**** Available data ****
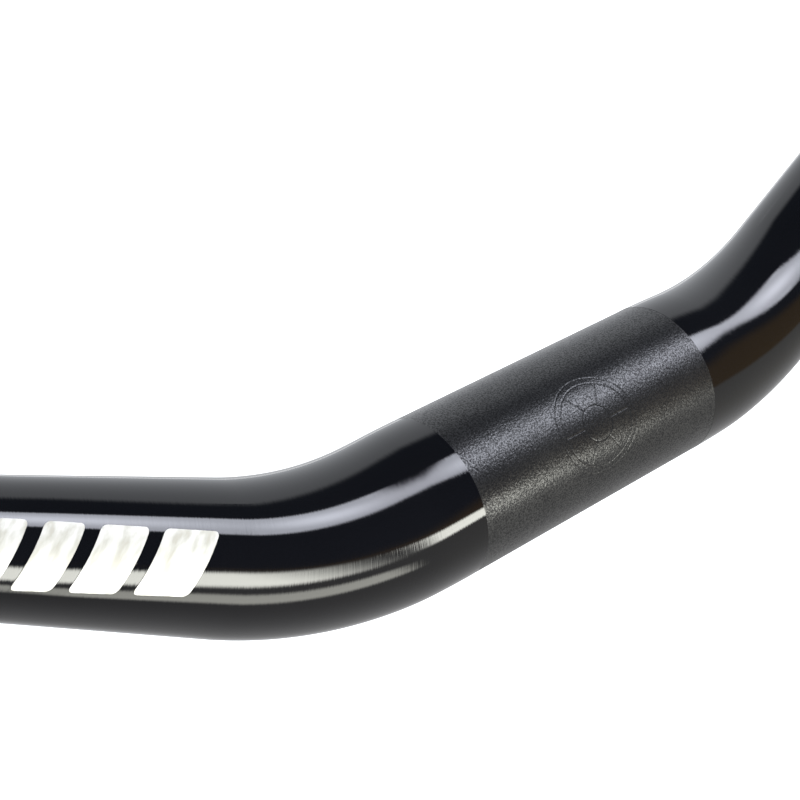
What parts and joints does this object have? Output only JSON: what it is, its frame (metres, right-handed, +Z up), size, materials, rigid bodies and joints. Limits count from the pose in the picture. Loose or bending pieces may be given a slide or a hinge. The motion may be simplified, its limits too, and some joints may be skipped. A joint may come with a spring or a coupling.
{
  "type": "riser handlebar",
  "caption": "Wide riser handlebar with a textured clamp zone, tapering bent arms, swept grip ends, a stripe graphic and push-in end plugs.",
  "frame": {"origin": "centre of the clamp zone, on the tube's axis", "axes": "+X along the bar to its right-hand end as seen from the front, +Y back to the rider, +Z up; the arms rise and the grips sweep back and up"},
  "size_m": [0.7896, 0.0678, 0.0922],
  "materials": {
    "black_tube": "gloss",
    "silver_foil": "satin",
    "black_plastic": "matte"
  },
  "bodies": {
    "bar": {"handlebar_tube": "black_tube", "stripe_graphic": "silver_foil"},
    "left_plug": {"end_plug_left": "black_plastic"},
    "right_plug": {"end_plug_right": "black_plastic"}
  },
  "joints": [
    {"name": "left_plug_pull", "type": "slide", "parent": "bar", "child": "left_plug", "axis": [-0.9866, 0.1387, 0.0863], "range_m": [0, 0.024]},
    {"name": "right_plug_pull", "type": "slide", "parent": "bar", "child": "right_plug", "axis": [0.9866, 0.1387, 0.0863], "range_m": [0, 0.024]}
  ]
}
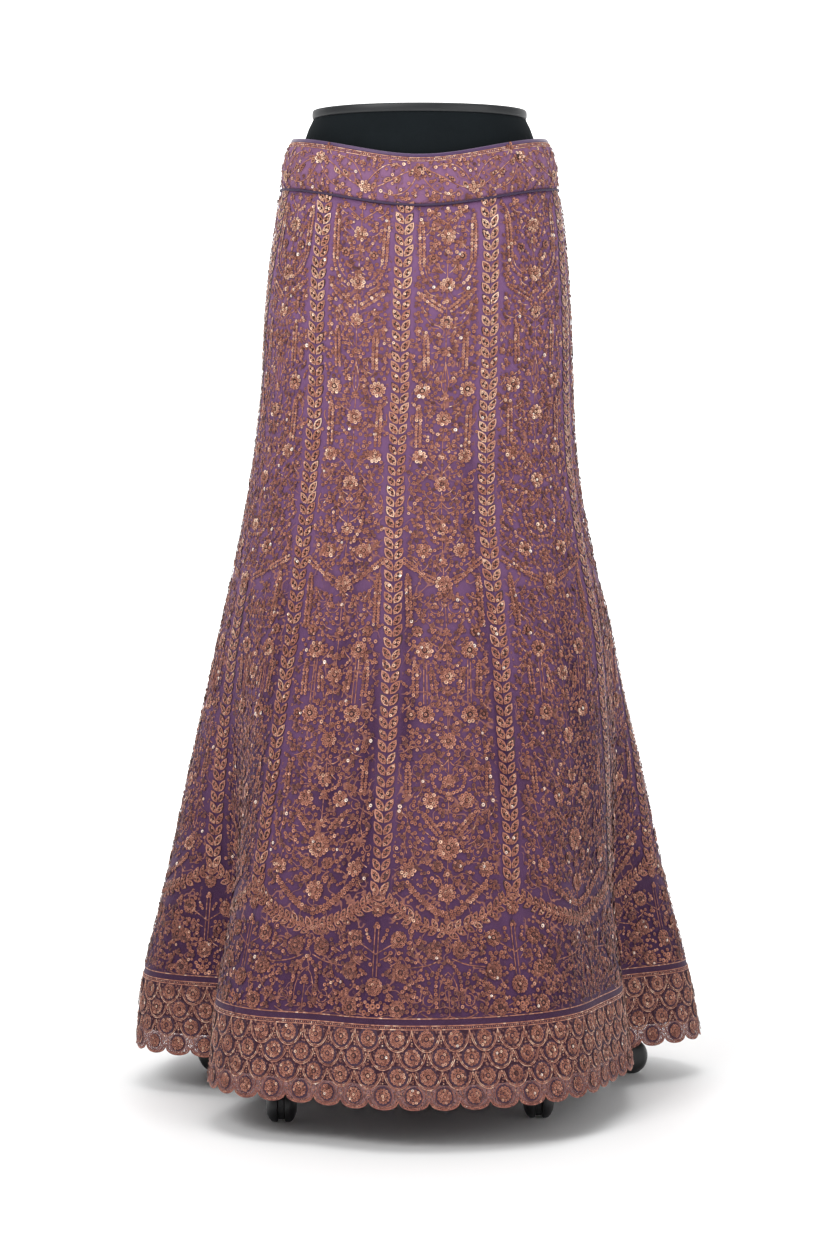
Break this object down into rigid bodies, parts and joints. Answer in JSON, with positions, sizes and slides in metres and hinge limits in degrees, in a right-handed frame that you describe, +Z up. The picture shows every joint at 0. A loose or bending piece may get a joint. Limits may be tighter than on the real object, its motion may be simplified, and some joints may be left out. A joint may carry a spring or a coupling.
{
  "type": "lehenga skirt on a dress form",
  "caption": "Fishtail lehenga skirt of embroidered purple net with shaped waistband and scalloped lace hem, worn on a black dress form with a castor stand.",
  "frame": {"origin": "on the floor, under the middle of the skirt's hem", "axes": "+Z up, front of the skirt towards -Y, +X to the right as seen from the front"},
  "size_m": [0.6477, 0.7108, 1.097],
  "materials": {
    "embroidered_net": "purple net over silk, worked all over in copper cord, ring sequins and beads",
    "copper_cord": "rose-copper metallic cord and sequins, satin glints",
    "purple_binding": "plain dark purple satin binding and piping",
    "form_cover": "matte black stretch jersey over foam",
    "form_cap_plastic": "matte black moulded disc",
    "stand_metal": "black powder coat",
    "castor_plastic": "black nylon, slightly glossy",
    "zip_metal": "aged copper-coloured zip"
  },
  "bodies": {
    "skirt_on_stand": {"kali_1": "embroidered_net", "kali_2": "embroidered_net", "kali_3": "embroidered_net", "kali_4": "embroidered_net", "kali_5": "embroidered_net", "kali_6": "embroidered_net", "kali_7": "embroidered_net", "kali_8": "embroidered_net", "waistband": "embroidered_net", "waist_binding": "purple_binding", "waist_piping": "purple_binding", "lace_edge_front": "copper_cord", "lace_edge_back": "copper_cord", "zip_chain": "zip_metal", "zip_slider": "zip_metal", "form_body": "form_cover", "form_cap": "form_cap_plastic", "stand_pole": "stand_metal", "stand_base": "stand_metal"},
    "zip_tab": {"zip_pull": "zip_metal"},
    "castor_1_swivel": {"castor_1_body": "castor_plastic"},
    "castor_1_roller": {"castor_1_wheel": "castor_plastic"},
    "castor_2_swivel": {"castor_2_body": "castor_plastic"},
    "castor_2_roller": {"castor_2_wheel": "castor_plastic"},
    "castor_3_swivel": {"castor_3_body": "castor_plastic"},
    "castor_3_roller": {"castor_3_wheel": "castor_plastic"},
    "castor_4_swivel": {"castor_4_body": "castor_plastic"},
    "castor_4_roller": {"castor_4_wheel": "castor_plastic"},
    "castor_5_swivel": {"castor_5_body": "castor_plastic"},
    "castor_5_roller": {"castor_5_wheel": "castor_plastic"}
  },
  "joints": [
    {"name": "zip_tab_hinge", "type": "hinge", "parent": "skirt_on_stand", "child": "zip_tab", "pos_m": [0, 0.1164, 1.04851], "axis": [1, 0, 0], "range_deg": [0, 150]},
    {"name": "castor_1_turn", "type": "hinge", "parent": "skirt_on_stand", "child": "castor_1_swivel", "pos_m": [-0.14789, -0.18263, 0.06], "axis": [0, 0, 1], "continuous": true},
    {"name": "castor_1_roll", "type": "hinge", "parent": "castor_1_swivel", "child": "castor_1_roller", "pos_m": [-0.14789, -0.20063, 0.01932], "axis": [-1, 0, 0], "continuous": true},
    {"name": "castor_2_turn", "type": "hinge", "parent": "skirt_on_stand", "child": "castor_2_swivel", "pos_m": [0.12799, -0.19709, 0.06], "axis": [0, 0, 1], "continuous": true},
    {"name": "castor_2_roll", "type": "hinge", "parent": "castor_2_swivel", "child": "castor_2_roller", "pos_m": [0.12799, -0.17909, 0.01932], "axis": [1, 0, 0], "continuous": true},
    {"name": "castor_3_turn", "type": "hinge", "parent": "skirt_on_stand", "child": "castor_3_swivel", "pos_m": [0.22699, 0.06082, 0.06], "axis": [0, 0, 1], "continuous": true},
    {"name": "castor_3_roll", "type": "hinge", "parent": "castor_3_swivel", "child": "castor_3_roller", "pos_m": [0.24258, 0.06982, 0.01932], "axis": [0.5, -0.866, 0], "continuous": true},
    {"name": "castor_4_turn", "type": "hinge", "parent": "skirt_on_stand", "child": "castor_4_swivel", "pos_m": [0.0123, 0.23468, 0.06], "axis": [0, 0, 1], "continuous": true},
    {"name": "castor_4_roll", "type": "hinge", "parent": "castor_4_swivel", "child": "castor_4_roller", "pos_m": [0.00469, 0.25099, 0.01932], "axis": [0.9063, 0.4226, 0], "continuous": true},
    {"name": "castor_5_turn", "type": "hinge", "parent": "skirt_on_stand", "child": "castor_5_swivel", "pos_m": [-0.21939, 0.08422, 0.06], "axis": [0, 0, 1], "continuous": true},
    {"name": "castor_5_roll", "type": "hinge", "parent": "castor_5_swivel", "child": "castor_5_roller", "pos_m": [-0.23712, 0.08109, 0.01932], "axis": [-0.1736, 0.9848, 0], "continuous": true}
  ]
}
****
**** Available data ****
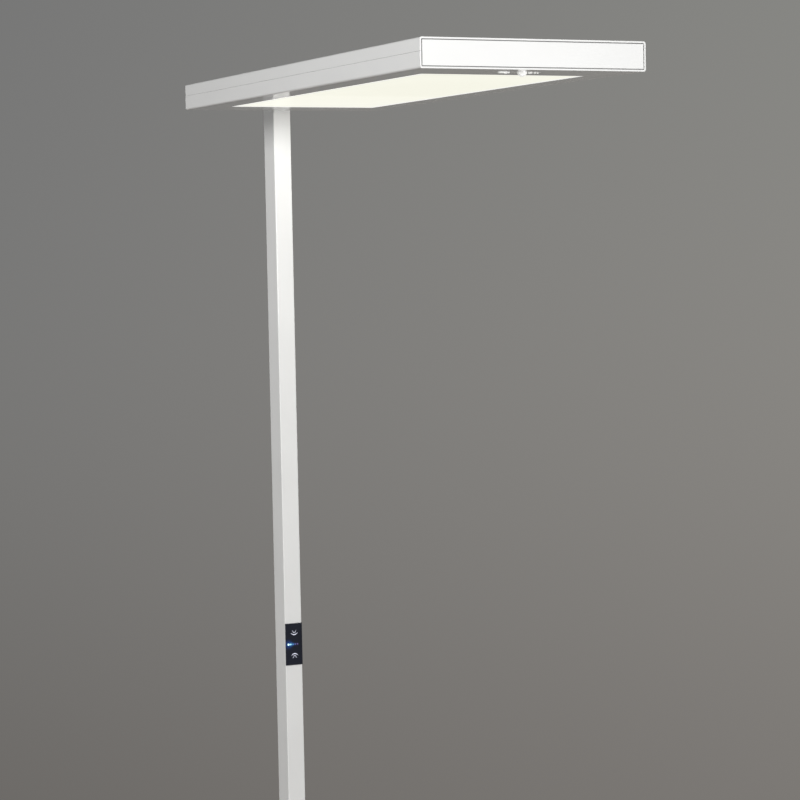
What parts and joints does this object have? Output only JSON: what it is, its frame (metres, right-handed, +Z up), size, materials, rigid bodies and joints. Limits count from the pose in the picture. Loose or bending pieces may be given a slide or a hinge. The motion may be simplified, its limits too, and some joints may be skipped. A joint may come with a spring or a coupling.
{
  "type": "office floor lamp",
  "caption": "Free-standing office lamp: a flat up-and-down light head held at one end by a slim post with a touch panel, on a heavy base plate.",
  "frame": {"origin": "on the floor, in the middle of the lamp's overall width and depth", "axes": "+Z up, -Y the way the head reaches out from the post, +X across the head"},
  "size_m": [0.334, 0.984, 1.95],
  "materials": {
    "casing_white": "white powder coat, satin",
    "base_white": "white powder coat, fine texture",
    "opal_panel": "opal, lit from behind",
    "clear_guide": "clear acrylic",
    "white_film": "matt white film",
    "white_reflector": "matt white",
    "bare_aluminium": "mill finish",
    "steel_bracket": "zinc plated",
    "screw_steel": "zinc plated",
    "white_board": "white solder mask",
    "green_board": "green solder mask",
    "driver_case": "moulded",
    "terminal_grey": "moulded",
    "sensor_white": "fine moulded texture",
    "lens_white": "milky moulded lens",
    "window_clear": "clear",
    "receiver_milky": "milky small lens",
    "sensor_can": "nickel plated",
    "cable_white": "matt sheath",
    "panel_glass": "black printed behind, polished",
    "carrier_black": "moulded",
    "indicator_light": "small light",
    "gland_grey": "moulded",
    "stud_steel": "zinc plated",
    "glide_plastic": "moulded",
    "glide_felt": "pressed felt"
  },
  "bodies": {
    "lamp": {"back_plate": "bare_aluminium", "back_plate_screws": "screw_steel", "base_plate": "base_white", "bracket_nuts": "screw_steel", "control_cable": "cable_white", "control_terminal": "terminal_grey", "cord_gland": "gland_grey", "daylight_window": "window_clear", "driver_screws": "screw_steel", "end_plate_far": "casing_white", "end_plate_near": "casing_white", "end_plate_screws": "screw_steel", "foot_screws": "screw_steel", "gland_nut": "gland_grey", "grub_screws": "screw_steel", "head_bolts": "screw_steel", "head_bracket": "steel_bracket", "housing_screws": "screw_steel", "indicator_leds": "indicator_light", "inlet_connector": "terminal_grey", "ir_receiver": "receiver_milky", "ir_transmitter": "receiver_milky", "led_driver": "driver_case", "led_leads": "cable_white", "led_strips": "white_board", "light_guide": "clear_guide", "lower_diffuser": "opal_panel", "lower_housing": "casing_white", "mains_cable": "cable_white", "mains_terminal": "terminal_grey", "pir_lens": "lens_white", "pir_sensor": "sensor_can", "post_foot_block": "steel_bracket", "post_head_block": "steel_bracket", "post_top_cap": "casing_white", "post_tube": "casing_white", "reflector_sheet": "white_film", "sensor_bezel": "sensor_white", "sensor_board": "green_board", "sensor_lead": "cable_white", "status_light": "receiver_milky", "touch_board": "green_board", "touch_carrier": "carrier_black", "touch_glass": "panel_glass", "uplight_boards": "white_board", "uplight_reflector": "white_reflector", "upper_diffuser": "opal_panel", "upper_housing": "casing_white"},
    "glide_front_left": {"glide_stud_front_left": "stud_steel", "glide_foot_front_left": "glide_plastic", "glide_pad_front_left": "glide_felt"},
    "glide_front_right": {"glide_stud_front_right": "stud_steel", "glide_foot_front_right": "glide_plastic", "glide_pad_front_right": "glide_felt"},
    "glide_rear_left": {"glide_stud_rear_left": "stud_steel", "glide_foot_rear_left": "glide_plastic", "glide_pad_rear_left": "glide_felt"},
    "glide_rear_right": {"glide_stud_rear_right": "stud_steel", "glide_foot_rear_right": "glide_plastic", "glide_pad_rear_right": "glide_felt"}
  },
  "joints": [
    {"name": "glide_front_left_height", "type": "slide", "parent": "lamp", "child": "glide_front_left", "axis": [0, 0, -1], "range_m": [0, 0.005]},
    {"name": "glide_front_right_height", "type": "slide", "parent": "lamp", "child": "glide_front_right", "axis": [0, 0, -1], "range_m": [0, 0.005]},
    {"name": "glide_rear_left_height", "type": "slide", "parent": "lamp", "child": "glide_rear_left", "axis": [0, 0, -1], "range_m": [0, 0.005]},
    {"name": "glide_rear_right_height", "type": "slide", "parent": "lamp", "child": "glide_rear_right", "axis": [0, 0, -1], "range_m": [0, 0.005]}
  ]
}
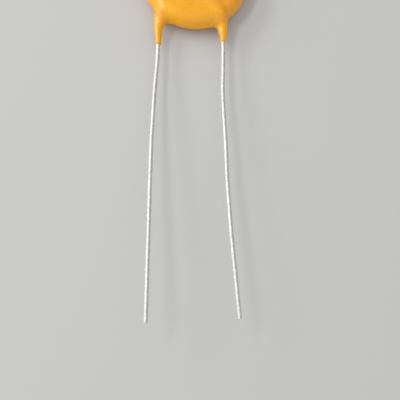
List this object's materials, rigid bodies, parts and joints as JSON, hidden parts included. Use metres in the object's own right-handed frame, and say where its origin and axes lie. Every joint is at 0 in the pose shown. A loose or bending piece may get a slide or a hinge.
****
◆ What is required ◆
Check each line above for the string "handed" and report how many lines have it, giving only the number.

◆ Task solution ◆
4